Black holes are known not to emit X-ray themselves, but the swirling storm of matter around them gets so furiously hot and moves so quickly -- typically a 3rd the speed of light -- that X-ray emissions are observed.
It has also been proposed that black holes do in fact emit radiation, which has since been called Hawkins Radiation, after Professor Stephen Hawking, who first proposed the idea.
So over time, a black hole would ultimately 'bleed' away into nothingness. However, this process would take a very long time.
So, maybe what they're looking at is a fading, dyeing black hole?
I'm sure Sray will fill out / pick holes with that idea...
The Hawking temperature of a 30 solar mass black hole is a tiny 2×10^(-9) Kelvin, and its Hawking luminosity a miserable 10^(-31) Watts. The black hole has to be really small to generate the amount of power seen with the object in this post... and then it would radiate so fast that it would vanish in a couple of years, and also follow a certain decay pattern. This object has been going steady for the last few years, and with no apparent pattern.
What if this was still a black hole, quite a small one -- as you've said -- but it's being fed dark matter?

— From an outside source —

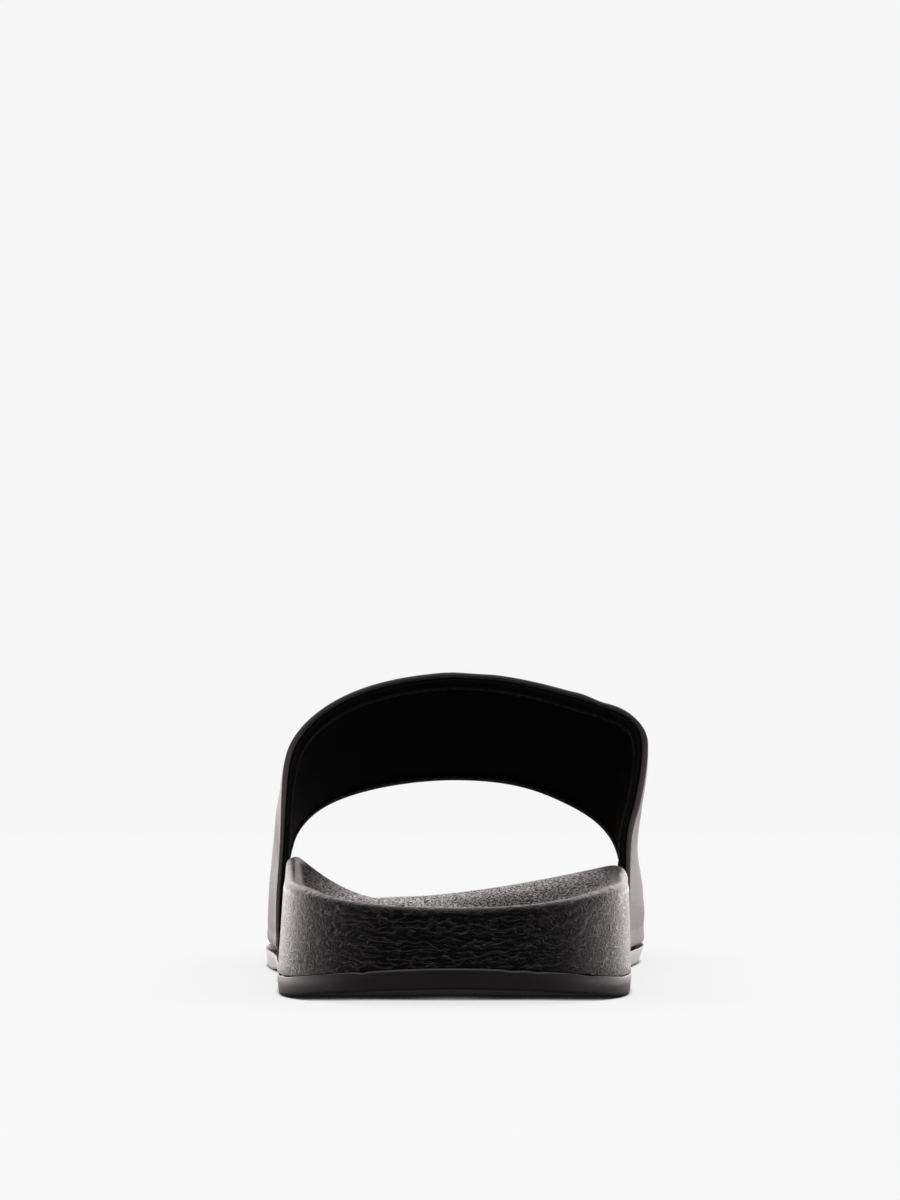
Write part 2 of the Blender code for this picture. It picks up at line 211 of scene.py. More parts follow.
def placeShift():  # from the sole's own zero to the frame's
    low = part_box("midsole")[0]
    y = np.linspace(0, sole["length"], 400)
    return np.array([low[0] - wallX(-1, y).min(), low[1], 0.0])


shift = placeShift()


# Modelling helpers. Everything is deselected first, because the frame arrives selected.
def setMode(mode):
    bpy.ops.object.mode_set(mode=mode)


def deselectAll():
    if bpy.context.object and bpy.context.object.mode != "OBJECT":
        setMode("OBJECT")
    bpy.ops.object.select_all(action="DESELECT")


def pick(piece):
    deselectAll()
    piece.select_set(True)
    bpy.context.view_layer.objects.active = piece


def editAll(piece):
    pick(piece)
    setMode("EDIT")
    bpy.ops.mesh.select_all(action="SELECT")


def newPiece(name):
    piece = bpy.context.object
    piece.name = piece.data.name = name
    return piece


def copyOf(piece):
    copy = piece.copy()
    copy.data = piece.data.copy()
    bpy.context.collection.objects.link(copy)
    return copy


def placePoints(piece, points):
    piece.data.vertices.foreach_set("co", np.asarray(points, float).reshape(-1))
    piece.data.update()


def closeUp(piece, holes=False):
    editAll(piece)
    bpy.ops.mesh.remove_doubles(threshold=1e-6)
    if holes:
        bpy.ops.mesh.select_all(action="DESELECT")
        bpy.ops.mesh.select_non_manifold()
        bpy.ops.mesh.fill_holes(sides=0)
        bpy.ops.mesh.select_all(action="SELECT")
    bpy.ops.mesh.normals_make_consistent(inside=False)
    setMode("OBJECT")


def cutWith(piece, cutter):
    cut = piece.modifiers.new("cut", "BOOLEAN")
    cut.operation, cut.solver, cut.object = "DIFFERENCE", "EXACT", cutter
    pick(piece)
    bpy.ops.object.modifier_apply(modifier=cut.name)
    bpy.data.objects.remove(cutter)


def joinAll(name, pieces):
    pick(pieces[0])
    for piece in pieces:
        piece.select_set(True)
    bpy.ops.object.join()
    return newPiece(name)


def ringPiece(name, rings):  # a circle, extruded once for each ring
    deselectAll()
    bpy.ops.mesh.primitive_circle_add(vertices=len(rings[0]), radius=sole["width"] / 2,
                                      fill_type="NOTHING")
    piece = newPiece(name)
    editAll(piece)
    for ring in rings[1:]:
        bpy.ops.mesh.extrude_region_move(TRANSFORM_OT_translate={"value": (0, 0, 0.001)})
    setMode("OBJECT")
    placePoints(piece, np.concatenate(rings) + shift)
    closeUp(piece)
    return piece


def gridPiece(name, points, lengths):  # a grid, its UV map in metres
    rows, columns = points.shape[:2]
    deselectAll()
    bpy.ops.mesh.primitive_grid_add(x_subdivisions=columns - 1, y_subdivisions=rows - 1, size=0.1)
    piece = newPiece(name)
    placePoints(piece, points + shift)
    corners = np.empty(len(piece.data.loops), np.int32)
    piece.data.loops.foreach_get("vertex_index", corners)
    piece.data.uv_layers[0].data.foreach_set("uv", lengths.reshape(-1, 2)[corners].reshape(-1))
    closeUp(piece, holes=True)
    return piece


def finished(piece, material, angle=40):
    piece.data.materials.clear()
    piece.data.materials.append(material)
    pick(piece)
    bpy.ops.object.shade_smooth_by_angle(angle=math.radians(angle))
    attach(piece, "root")
    print("made", piece.name, len(piece.data.polygons), "faces")
    return piece


# Shader maths: a value wraps a socket, and sums on values add the Math nodes.
class Value:
    def __init__(self, finish, socket):
        self.finish, self.socket = finish, socket

    def maths(self, operation, *others):
        return self.finish.node("ShaderNodeMath", {"operation": operation}, (self, *others))

    def __add__(self, other):
        return self.maths("ADD", other)

    def __sub__(self, other):
        return self.maths("SUBTRACT", other)

    def __rsub__(self, other):
        return self.finish.node("ShaderNodeMath", {"operation": "SUBTRACT"}, (other, self))

    def __mul__(self, other):
        return self.maths("MULTIPLY", other)

    __radd__, __rmul__ = __add__, __mul__

    def sine(self):
        return self.maths("SINE")

    def size(self):
        return self.maths("ABSOLUTE")

    def larger(self, other):
        return self.maths("MAXIMUM", other)

    def between(self, low, high, start=0.0, end=1.0):  # eased from start at low to end at high
        return self.finish.node("ShaderNodeMapRange", {"interpolation_type": "SMOOTHSTEP"},
                                (self, low, high, start, end))


class NodeSet:
    def __init__(self, tree):
        self.tree = tree

    def node(self, kind, settings=None, values=(), output=0):
        made = self.tree.nodes.new(kind)
        for name, setting in (settings or {}).items():
            setattr(made, name, setting)
        pairs = values.items() if isinstance(values, dict) else enumerate(values)
        for name, value in pairs:
            self.feed(made.inputs[name], value)
        return Value(self, made.outputs[output])

    def feed(self, socket, value):
        if isinstance(value, Value):
            self.tree.links.new(value.socket, socket)
        else:
            socket.default_value = value

    def axes(self, vector):
        made = self.node("ShaderNodeSeparateXYZ", {}, (vector,))
        return [Value(self, socket) for socket in made.socket.node.outputs]

    def tint(self, factor, first, second):
        first, second = ((*end, 1) if isinstance(end, tuple) else end for end in (first, second))
        return self.node("ShaderNodeMix", {"data_type": "RGBA"}, {0: factor, 6: first, 7: second}, 2)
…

Might we not see any radiation at all from the vortex of dark matter surrounding the black hole and then think the little devil was sat there all on its lonesome?
1. Inert matter, which are cold, and do not emit radiation and hence are invisible. Most extremely diffuse gas clouds (and brown dwarfs) fall in this category
2. Non-baryonic matter, like leptons etc.

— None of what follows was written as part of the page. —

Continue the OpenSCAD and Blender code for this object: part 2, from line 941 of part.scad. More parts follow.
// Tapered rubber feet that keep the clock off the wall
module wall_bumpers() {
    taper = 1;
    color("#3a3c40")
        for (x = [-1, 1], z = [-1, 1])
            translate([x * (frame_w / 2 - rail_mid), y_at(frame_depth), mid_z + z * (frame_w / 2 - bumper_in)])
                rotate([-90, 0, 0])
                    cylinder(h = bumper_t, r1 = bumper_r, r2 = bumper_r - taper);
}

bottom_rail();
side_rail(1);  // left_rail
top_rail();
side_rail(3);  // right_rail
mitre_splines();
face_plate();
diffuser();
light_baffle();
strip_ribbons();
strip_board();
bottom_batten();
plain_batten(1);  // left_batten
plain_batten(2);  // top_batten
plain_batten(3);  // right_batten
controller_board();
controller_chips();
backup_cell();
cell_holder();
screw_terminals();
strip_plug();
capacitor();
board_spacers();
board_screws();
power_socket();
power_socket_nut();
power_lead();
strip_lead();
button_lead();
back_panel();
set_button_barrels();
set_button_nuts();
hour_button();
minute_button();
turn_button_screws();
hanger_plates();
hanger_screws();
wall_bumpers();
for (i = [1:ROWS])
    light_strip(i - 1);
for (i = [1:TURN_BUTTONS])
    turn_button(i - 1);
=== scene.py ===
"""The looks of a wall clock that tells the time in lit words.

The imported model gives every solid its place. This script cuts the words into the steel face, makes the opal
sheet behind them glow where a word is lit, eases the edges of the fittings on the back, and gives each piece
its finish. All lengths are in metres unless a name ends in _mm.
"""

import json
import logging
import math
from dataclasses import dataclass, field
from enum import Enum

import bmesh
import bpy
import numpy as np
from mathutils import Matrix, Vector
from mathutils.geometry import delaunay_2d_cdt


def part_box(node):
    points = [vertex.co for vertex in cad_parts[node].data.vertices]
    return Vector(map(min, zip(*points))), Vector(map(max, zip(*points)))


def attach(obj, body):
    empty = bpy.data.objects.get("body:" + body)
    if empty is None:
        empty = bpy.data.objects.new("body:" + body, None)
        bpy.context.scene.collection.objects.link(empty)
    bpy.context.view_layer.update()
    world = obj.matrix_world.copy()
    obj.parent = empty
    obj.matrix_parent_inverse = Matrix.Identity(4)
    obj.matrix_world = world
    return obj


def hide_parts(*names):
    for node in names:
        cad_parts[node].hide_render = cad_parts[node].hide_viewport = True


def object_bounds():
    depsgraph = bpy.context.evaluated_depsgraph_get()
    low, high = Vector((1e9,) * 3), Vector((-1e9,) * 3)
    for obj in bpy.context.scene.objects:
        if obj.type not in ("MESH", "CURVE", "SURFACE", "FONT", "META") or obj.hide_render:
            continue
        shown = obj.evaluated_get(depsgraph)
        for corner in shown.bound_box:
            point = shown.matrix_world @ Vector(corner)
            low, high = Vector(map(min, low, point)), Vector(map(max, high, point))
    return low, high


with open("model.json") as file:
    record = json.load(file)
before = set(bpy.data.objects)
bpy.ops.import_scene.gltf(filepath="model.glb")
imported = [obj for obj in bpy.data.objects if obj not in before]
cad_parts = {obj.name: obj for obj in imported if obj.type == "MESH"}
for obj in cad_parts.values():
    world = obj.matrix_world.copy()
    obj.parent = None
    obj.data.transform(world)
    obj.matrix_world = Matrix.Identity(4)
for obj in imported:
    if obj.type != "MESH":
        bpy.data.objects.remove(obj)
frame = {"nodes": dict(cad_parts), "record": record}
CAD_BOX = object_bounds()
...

3. Some new form of matter.
The first two kinds should get accelerated when drawn into the black hole, and should produce x-rays. It could be that some nearby star/mass is feeding this object, and so it is flaring up from time to time.
But if that is the case, it cannot be a evaporating black hole. If the radiation that is observed is mostly due to evaporation, it should blast out any matter stream that is coming from a disintegrating star nearby.
Now, it could be some new form of matter. That can only be said for certain once the chandra and other x-ray observatories produce their results on this object. Perhaps this form of matter does not produce x-rays while falling into the horizon.. only time will tell :-).